Rhodes’s defense said he and co-defendants came to Washington as bodyguards and peacekeepers, bringing firearms only in case Trump met their demand to mobilize private militia to stop Biden from becoming president. While defendants may have engaged in “horribly headed rhetoric and bombast,” their venting was constitutionally protected speech and not an illegal conspiracy to violently oppose the government.
On Monday, attorneys for Hackett, Moerschel and Vallejo similarly cast their clients as bit players with differing motivations. Minuta attorney William Shipley reserved his right to address jurors later in trial, which is expected to last four weeks.
For example, Vallejo attorney Matthew Peed noted his client drove to D.C. from Arizona hauling 200 pounds of food, expecting to join others at a campground for an “Occupy Wall Street” protest.
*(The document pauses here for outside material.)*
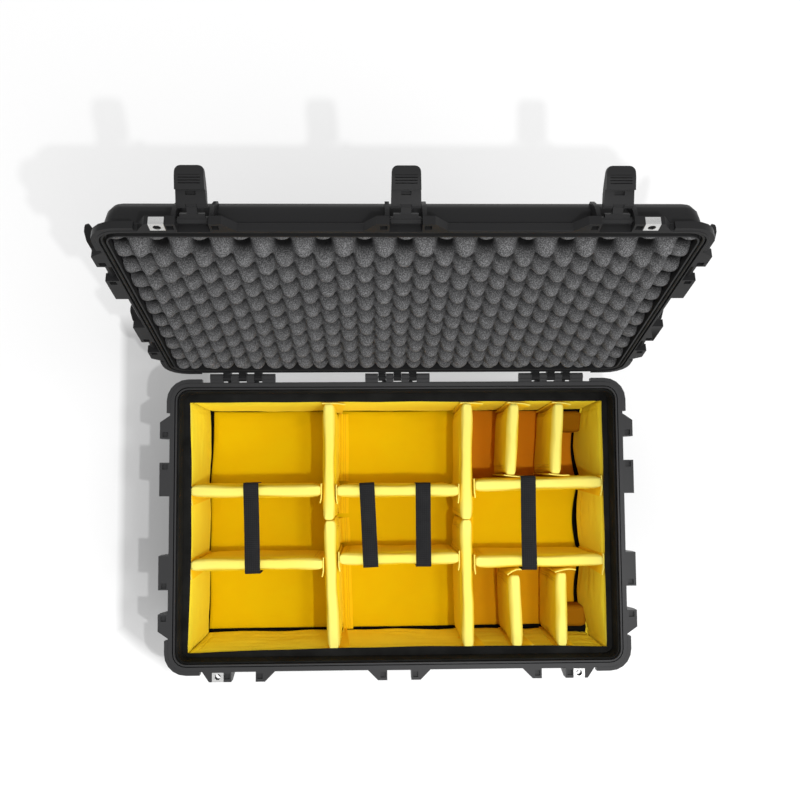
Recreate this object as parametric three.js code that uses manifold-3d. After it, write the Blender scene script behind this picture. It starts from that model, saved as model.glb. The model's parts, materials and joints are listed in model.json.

Peed told jurors that far from menacing, members of the Oath Keepers group in general and his client in particular were somewhat hapless — one wound up avoiding charges because he needed to use a restroom when the others moved up the Capitol steps. Vallejo did not go to the Capitol because he lost his truck downtown on Jan. 5.
“The man who was supposed to be a threat to democracy … lost his truck,” Peed said.
Peed told jurors he knew the case was historic but told them it was actually four cases.
“We all want justice for that day. We want the law to be respected. We want the vindication of the American tradition,” Peed said. But “each individual at the table behind me charged in their case has a different set of circumstances. In many ways, the only thing uniting them is the government’s theory and the desire to try them together.”